INSTRUCTION ▸
Provide the data again in its entirety, exactly as given.
* START *
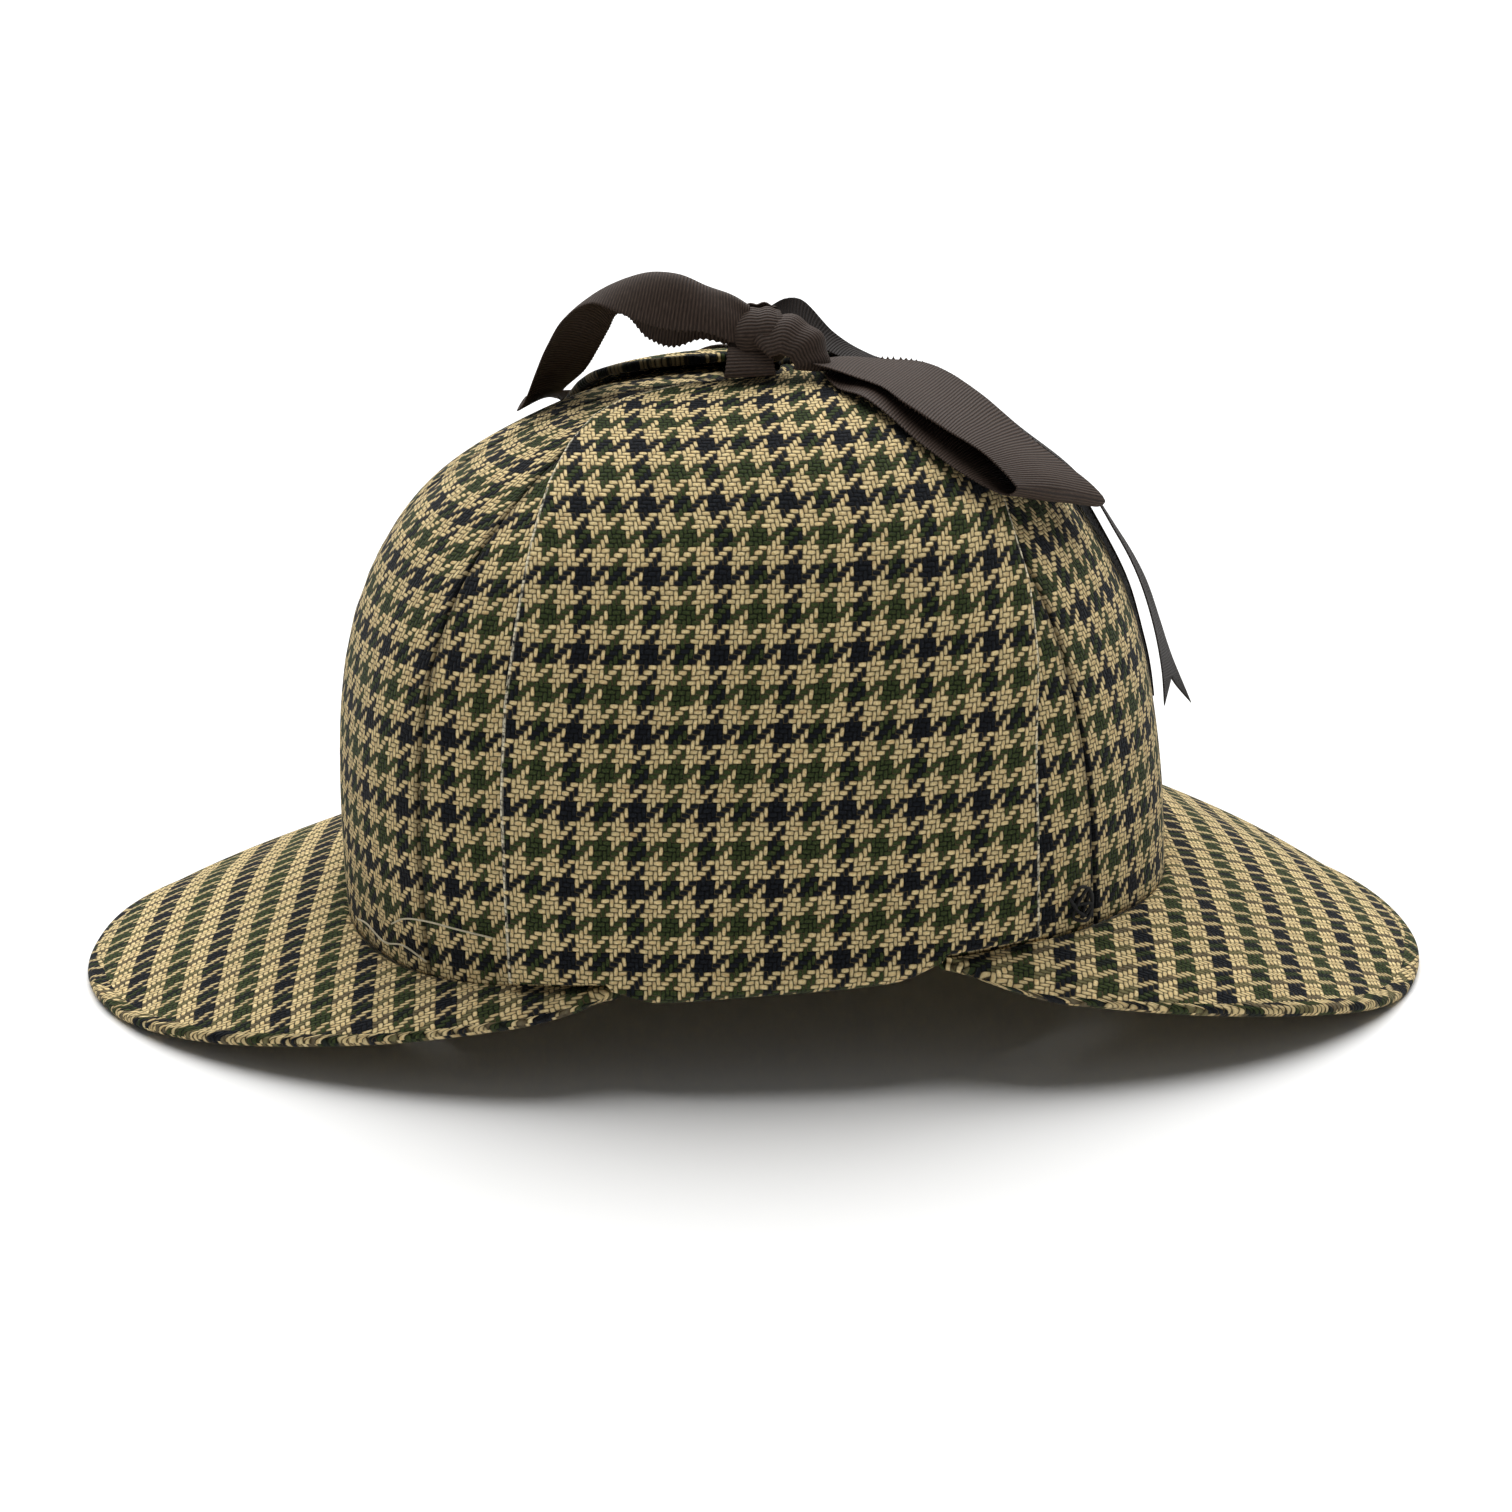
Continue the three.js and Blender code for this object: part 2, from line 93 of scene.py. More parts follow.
# Ribbon lines: near edge x, y, z, then the crest between where it isn't flat, then the far edge.
RIBBONS = {
    "bow_loop_front": [
        [6.5, -15.0, 130.6, 6.4, -11.0, 138.8, 6.9, -2.0, 128.4],
        [2.2, -15.0, 131.8, 2.3, -8.0, 141.4, 2.4, 1.0, 127.9],
        [-4.4, -14.0, 134.4, -3.2, -6.0, 143.5, -4.9, 3.0, 129.7],
        [-12.3, -13.0, 135.3, -9.1, -5.0, 146.3, -12.2, 4.0, 128.0],
        [-18.5, -11.0, 137.0, -15.0, -2.0, 146.8, -18.1, 6.0, 130.2],
        [-24.4, -8.0, 139.3, -20.7, 1.0, 145.4, -22.3, 9.0, 134.8],
        [-30.9, -4.0, 141.1, -27.2, 6.0, 142.3, -25.0, 13.0, 135.2],
        [-37.6, 0.0, 136.6, -33.1, 9.0, 136.7, -27.4, 17.0, 130.8],
        [-42.1, 4.0, 130.0, -38.1, 12.0, 129.4, -30.8, 21.0, 125.3],
        [-45.6, 8.0, 122.9, -41.8, 16.0, 122.0, -34.9, 25.0, 119.4],
        [-49.2, 12.0, 115.7, -44.7, 20.0, 116.2, -39.7, 29.0, 115.0],
        [-51.8, 19.0, 111.9, -46.6, 28.0, 112.6, -42.6, 38.0, 110.8],
        [-50.0, 29.0, 112.9, -45.8, 38.5, 112.2, -43.0, 48.0, 108.4],
        [-43.0, 43.0, 111.2, -40.0, 51.5, 107.2, -37.0, 60.0, 101.1],
        [-34.0, 52.0, 109.2, -30.5, 59.5, 104.0, -27.0, 67.0, 96.9],
        [-24.0, 54.0, 110.6, -20.0, 61.5, 104.6, -16.0, 69.0, 96.5],
        [-12.0, 48.0, 115.7, -8.0, 55.0, 111.1, -4.0, 62.0, 105.0],
        [-3.0, 33.0, 122.1, 1.5, 39.5, 119.8, 6.0, 46.0, 116.7],
        [4.0, 13.0, 125.0, 6.5, 16.5, 125.0, 9.0, 20.0, 124.6],
    ],
    "bow_loop_back": [
        [20.1, -19.0, 126.2, 21.1, -13.0, 125.5, 22.2, -6.0, 124.6],
        [25.9, -22.0, 124.8, 28.2, -12.0, 124.4, 32.0, -2.0, 123.8],
        [34.8, -28.0, 122.2, 39.5, -16.0, 122.2, 45.5, -3.0, 122.6],
        [39.5, -35.0, 119.2, 45.2, -22.0, 119.9, 52.2, -7.0, 120.4],
        [48.1, -43.0, 114.2, 54.1, -30.0, 114.9, 60.7, -14.0, 114.8],
        [56.3, -48.0, 109.2, 63.6, -36.0, 107.8, 71.4, -21.0, 105.3],
        [61.9, -51.0, 103.6, 72.4, -41.0, 100.0, 84.6, -29.0, 94.3],
        [62.9, -51.7, 101.9, 73.6, -42.0, 97.6, 86.2, -30.0, 91.8],
        [61.1, -50.6, 100.2, 71.5, -40.6, 95.9, 84.4, -28.6, 90.6],
        [51.0, -49.0, 105.4, 61.6, -33.0, 105.4, 70.6, -18.0, 103.0],
        [42.4, -43.2, 111.6, 51.0, -27.0, 114.2, 58.7, -11.0, 112.9],
        [36.0, -36.6, 117.0, 43.6, -21.0, 118.9, 51.1, -6.0, 118.0],
        [30.6, -31.0, 120.4, 37.2, -16.0, 121.2, 43.2, -2.0, 120.0],
        [25.6, -25.0, 121.6, 29.3, -12.0, 122.5, 33.1, 0.0, 121.9],
        [22.8, -17.4, 123.9, 24.2, -10.0, 123.4, 25.8, -2.0, 122.9],
    ],
    "ribbon_tail_front": [
        [14.0, 4.5, 126.7, 13.8, 10.5, 126.7], [22.0, 5.5, 126.3, 22.0, 12.0, 126.5],
        [34.0, 1.6, 119.4, 36.0, 12.0, 119.4], [52.0, 2.0, 115.0, 55.0, 15.5, 114.2],
        [70.0, -7.0, 104.0, 73.0, 10.0, 101.0], [84.0, -16.5, 92.6, 87.2, 6.0, 87.6],
        [91.2, -18.0, 80.6, 95.8, 5.5, 74.8], [96.4, -16.8, 68.6, 101.6, 6.4, 62.8],
        [100.4, -15.0, 55.8, 106.2, 8.0, 50.2], [102.6, -13.6, 44.0, 110.0, 9.0, 38.4],
        [103.2, -13.0, 34.0, 114.6, 9.0, 26.4],
    ],
    "ribbon_tail_back": [
        [8.9, 1.0, 127.6, 9.7, 6.0, 131.7, 11.0, 9.0, 135.0],
        [14.2, 1.0, 128.0, 14.9, 6.0, 133.1, 15.7, 9.0, 137.2],
        [17.8, 1.0, 127.8, 18.7, 6.0, 132.8, 19.6, 10.0, 136.6],
        [22.7, 2.5, 125.8, 25.0, 8.0, 127.2, 27.3, 12.0, 127.7],
        [31.2, 5.0, 121.4, 33.6, 12.0, 121.4, 36.1, 19.0, 120.0],
        [46.0, 17.6, 117.0, 48.0, 26.3, 115.0, 50.0, 35.0, 112.2],
        [60.0, 15.4, 110.6, 62.0, 25.7, 107.3, 64.0, 36.0, 102.8],
        [76.0, 10.0, 97.6, 77.6, 21.5, 93.2, 79.0, 33.0, 87.6],
        [88.6, 8.6, 81.4, 89.8, 19.8, 76.6, 90.6, 31.0, 71.0],
        [97.4, 7.8, 63.0, 97.8, 18.5, 58.8, 97.6, 29.2, 54.0],
        [102.4, 7.2, 45.0, 102.4, 17.3, 41.8, 101.8, 27.4, 38.0],
        [104.4, 6.8, 30.0, 104.5, 16.0, 27.2, 104.0, 25.2, 24.0],
    ],
    "left_ribbon_stub": [
        [-0.6, -19.4, 124.3, 11.6, -19.4, 124.3], [0.0, -18.6, 126.8, 11.4, -18.6, 126.6],
        [0.6, -16.4, 129.9, 11.2, -16.2, 129.6], [1.0, -12.5, 131.2, 11.2, -12.5, 131.2],
    ],
    "right_ribbon_stub": [
        [13.2, 19.0, 124.8, 2.6, 19.0, 124.8],
        [12.8, 12.0, 125.9, 2.2, 12.0, 125.9], [12.8, 3.0, 125.6, 2.2, 3.0, 125.6],
    ],
}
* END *
FULL ANSWER ▸
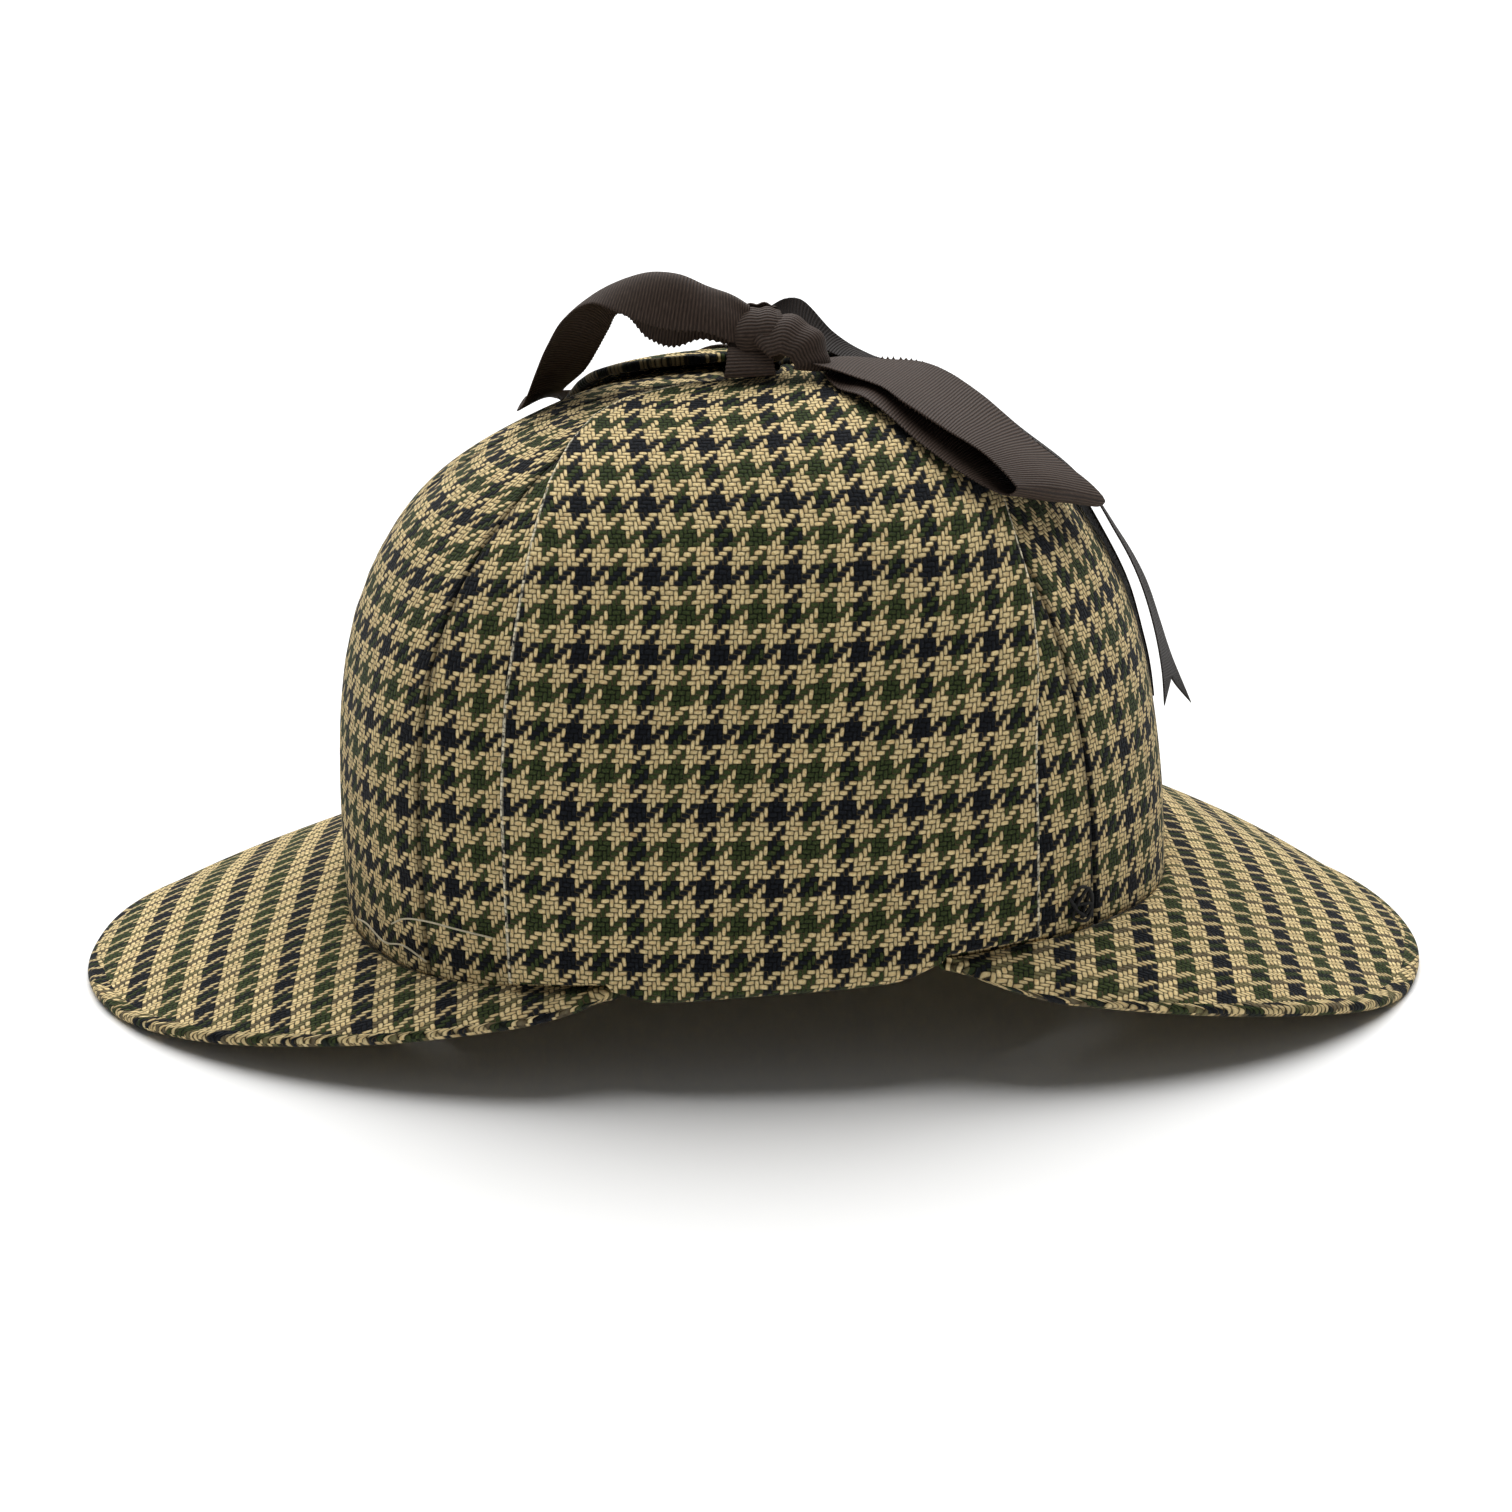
Continue the three.js and Blender code for this object: part 2, from line 93 of scene.py. More parts follow.
# Ribbon lines: near edge x, y, z, then the crest between where it isn't flat, then the far edge.
RIBBONS = {
    "bow_loop_front": [
        [6.5, -15.0, 130.6, 6.4, -11.0, 138.8, 6.9, -2.0, 128.4],
        [2.2, -15.0, 131.8, 2.3, -8.0, 141.4, 2.4, 1.0, 127.9],
        [-4.4, -14.0, 134.4, -3.2, -6.0, 143.5, -4.9, 3.0, 129.7],
        [-12.3, -13.0, 135.3, -9.1, -5.0, 146.3, -12.2, 4.0, 128.0],
        [-18.5, -11.0, 137.0, -15.0, -2.0, 146.8, -18.1, 6.0, 130.2],
        [-24.4, -8.0, 139.3, -20.7, 1.0, 145.4, -22.3, 9.0, 134.8],
        [-30.9, -4.0, 141.1, -27.2, 6.0, 142.3, -25.0, 13.0, 135.2],
        [-37.6, 0.0, 136.6, -33.1, 9.0, 136.7, -27.4, 17.0, 130.8],
        [-42.1, 4.0, 130.0, -38.1, 12.0, 129.4, -30.8, 21.0, 125.3],
        [-45.6, 8.0, 122.9, -41.8, 16.0, 122.0, -34.9, 25.0, 119.4],
        [-49.2, 12.0, 115.7, -44.7, 20.0, 116.2, -39.7, 29.0, 115.0],
        [-51.8, 19.0, 111.9, -46.6, 28.0, 112.6, -42.6, 38.0, 110.8],
        [-50.0, 29.0, 112.9, -45.8, 38.5, 112.2, -43.0, 48.0, 108.4],
        [-43.0, 43.0, 111.2, -40.0, 51.5, 107.2, -37.0, 60.0, 101.1],
        [-34.0, 52.0, 109.2, -30.5, 59.5, 104.0, -27.0, 67.0, 96.9],
        [-24.0, 54.0, 110.6, -20.0, 61.5, 104.6, -16.0, 69.0, 96.5],
        [-12.0, 48.0, 115.7, -8.0, 55.0, 111.1, -4.0, 62.0, 105.0],
        [-3.0, 33.0, 122.1, 1.5, 39.5, 119.8, 6.0, 46.0, 116.7],
        [4.0, 13.0, 125.0, 6.5, 16.5, 125.0, 9.0, 20.0, 124.6],
    ],
    "bow_loop_back": [
        [20.1, -19.0, 126.2, 21.1, -13.0, 125.5, 22.2, -6.0, 124.6],
        [25.9, -22.0, 124.8, 28.2, -12.0, 124.4, 32.0, -2.0, 123.8],
        [34.8, -28.0, 122.2, 39.5, -16.0, 122.2, 45.5, -3.0, 122.6],
        [39.5, -35.0, 119.2, 45.2, -22.0, 119.9, 52.2, -7.0, 120.4],
        [48.1, -43.0, 114.2, 54.1, -30.0, 114.9, 60.7, -14.0, 114.8],
        [56.3, -48.0, 109.2, 63.6, -36.0, 107.8, 71.4, -21.0, 105.3],
        [61.9, -51.0, 103.6, 72.4, -41.0, 100.0, 84.6, -29.0, 94.3],
        [62.9, -51.7, 101.9, 73.6, -42.0, 97.6, 86.2, -30.0, 91.8],
        [61.1, -50.6, 100.2, 71.5, -40.6, 95.9, 84.4, -28.6, 90.6],
        [51.0, -49.0, 105.4, 61.6, -33.0, 105.4, 70.6, -18.0, 103.0],
        [42.4, -43.2, 111.6, 51.0, -27.0, 114.2, 58.7, -11.0, 112.9],
        [36.0, -36.6, 117.0, 43.6, -21.0, 118.9, 51.1, -6.0, 118.0],
        [30.6, -31.0, 120.4, 37.2, -16.0, 121.2, 43.2, -2.0, 120.0],
        [25.6, -25.0, 121.6, 29.3, -12.0, 122.5, 33.1, 0.0, 121.9],
        [22.8, -17.4, 123.9, 24.2, -10.0, 123.4, 25.8, -2.0, 122.9],
    ],
    "ribbon_tail_front": [
        [14.0, 4.5, 126.7, 13.8, 10.5, 126.7], [22.0, 5.5, 126.3, 22.0, 12.0, 126.5],
        [34.0, 1.6, 119.4, 36.0, 12.0, 119.4], [52.0, 2.0, 115.0, 55.0, 15.5, 114.2],
        [70.0, -7.0, 104.0, 73.0, 10.0, 101.0], [84.0, -16.5, 92.6, 87.2, 6.0, 87.6],
        [91.2, -18.0, 80.6, 95.8, 5.5, 74.8], [96.4, -16.8, 68.6, 101.6, 6.4, 62.8],
        [100.4, -15.0, 55.8, 106.2, 8.0, 50.2], [102.6, -13.6, 44.0, 110.0, 9.0, 38.4],
        [103.2, -13.0, 34.0, 114.6, 9.0, 26.4],
    ],
    "ribbon_tail_back": [
        [8.9, 1.0, 127.6, 9.7, 6.0, 131.7, 11.0, 9.0, 135.0],
        [14.2, 1.0, 128.0, 14.9, 6.0, 133.1, 15.7, 9.0, 137.2],
        [17.8, 1.0, 127.8, 18.7, 6.0, 132.8, 19.6, 10.0, 136.6],
        [22.7, 2.5, 125.8, 25.0, 8.0, 127.2, 27.3, 12.0, 127.7],
        [31.2, 5.0, 121.4, 33.6, 12.0, 121.4, 36.1, 19.0, 120.0],
        [46.0, 17.6, 117.0, 48.0, 26.3, 115.0, 50.0, 35.0, 112.2],
        [60.0, 15.4, 110.6, 62.0, 25.7, 107.3, 64.0, 36.0, 102.8],
        [76.0, 10.0, 97.6, 77.6, 21.5, 93.2, 79.0, 33.0, 87.6],
        [88.6, 8.6, 81.4, 89.8, 19.8, 76.6, 90.6, 31.0, 71.0],
        [97.4, 7.8, 63.0, 97.8, 18.5, 58.8, 97.6, 29.2, 54.0],
        [102.4, 7.2, 45.0, 102.4, 17.3, 41.8, 101.8, 27.4, 38.0],
        [104.4, 6.8, 30.0, 104.5, 16.0, 27.2, 104.0, 25.2, 24.0],
    ],
    "left_ribbon_stub": [
        [-0.6, -19.4, 124.3, 11.6, -19.4, 124.3], [0.0, -18.6, 126.8, 11.4, -18.6, 126.6],
        [0.6, -16.4, 129.9, 11.2, -16.2, 129.6], [1.0, -12.5, 131.2, 11.2, -12.5, 131.2],
    ],
    "right_ribbon_stub": [
        [13.2, 19.0, 124.8, 2.6, 19.0, 124.8],
        [12.8, 12.0, 125.9, 2.2, 12.0, 125.9], [12.8, 3.0, 125.6, 2.2, 3.0, 125.6],
    ],
}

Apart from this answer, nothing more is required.